I use this as a reset once or twice a year. On my Jetta, I had a shaky idle and a puff of black on throttle. One bottle in a half tank, drove it hard on a warm day, and by day two the idle felt steady. The smoke faded. I even saw a small bump from 43 to 44.5 mpg on a longer run. It didn’t fix worn parts, of course. But it cleaned things well enough that I noticed.
A comprehensive third-party review of Hot Shot’s Secret Diesel Extreme dives deeper into how its injector cleaner ups power and mileage—pretty much mirroring my own results.

Pros:

  • Strong one-and-done clean
  • Helps with rough idle and soot

Cons:

  • Costs more per treat
  • The bottle smell sticks to your hands (gloves help)

For newer, picky systems: Stanadyne Performance Formula

When I had my 2011 Duramax, this was my “treat it nice” bottle. GM folks like it, and I get why. It quieted clatter and kept regens spaced out on long hauls to Kansas City. The truck felt crisp. The dosing neck is decent too.

Pros:

  • Great lubricity for high-pressure systems
  • Solid cetane boost
  • Good for long-term care

Cons:

  • Pricey
  • Not in every small-town store

For Euro diesels and Sprinter vans: Liqui Moly Super Diesel Additive

My Jetta TDI loves this stuff. It smooths light throttle and trims the faint “tick” I hear with cheap fuel. I also used it on a friend’s Sprinter van after a lot of short city trips. Less smoke on pull-out and smoother shifts (well, the shifts weren’t smoother; the engine just wasn’t surging as much, which made the van feel calmer).

Pros:

  • Clean idle and gentle manners
  • Nice narrow spout for clean pours

Cons:

  • Smaller bottles add up in cost
  • Harder to find at gas stations

Quick picks by use case

  • Best all-around (warm months): Power Service Diesel Kleen (silver)
  • Best cold weather: Power Service White Bottle or Howes Diesel Treat
  • Best one-shot clean: Hot Shot’s Secret Diesel Extreme
  • Best for modern common-rail care: Stanadyne Performance Formula
  • Best for TDIs/Sprinters: Liqui Moly Super Diesel Additive

How I test stuff (not fancy)

  • I log fill-ups in Fuelly. I also note wind, load, and hills.
  • I add at the pump, so the swirl mixes it.
  • I start clean: new fuel filter and water drained.
  • I stick to the dose. Over-treating never helped me.
  • In real cold, I treat before the freeze and keep the tank closer to full.
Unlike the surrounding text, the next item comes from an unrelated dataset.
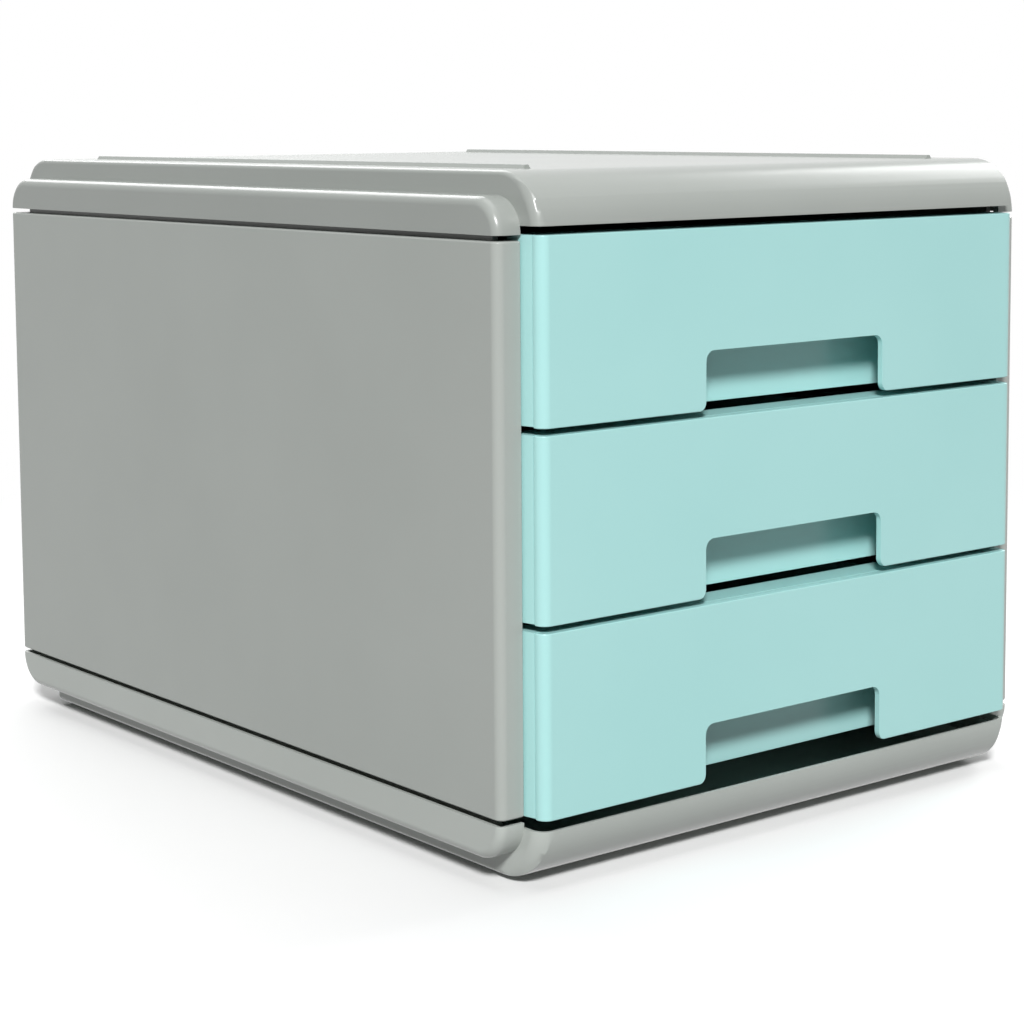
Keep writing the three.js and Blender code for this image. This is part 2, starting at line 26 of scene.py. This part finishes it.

Small tip: store the bottle in a zip bag in the side bin. If it drips, you won’t smell it all week.

Things I didn’t love

  • Lucas Upper Cylinder Lubricant for diesel: In my Jetta, it made the exhaust smell heavy and didn’t move mpg at all. The Ram didn’t care for it either—noisy starts stayed noisy.
  • Archoil AR6200: It worked fine, but it’s pricey and I had to mail-order it. Great tiny bottle, though. Just not my daily pick.

So, what’s “best”?

For me, it’s a two-bottle life:

  • Power Service Diesel Kleen in warm months for smooth power and a small mpg bump.
  • Power Service White or Howes in winter, because starting beats towing.

When things feel dirty, I run Hot Shot’s Secret Diesel Extreme for a fresh start. If I’m babying a modern, high-dollar system, I grab Stanadyne. Simple, steady, done.

One last thing—fuel quality swings a lot by station and season. An additive won’t fix a bad injector or a clogged filter. But used right, it can take a good tank and make it feel just a bit better. And on a long road, that little bit feels big.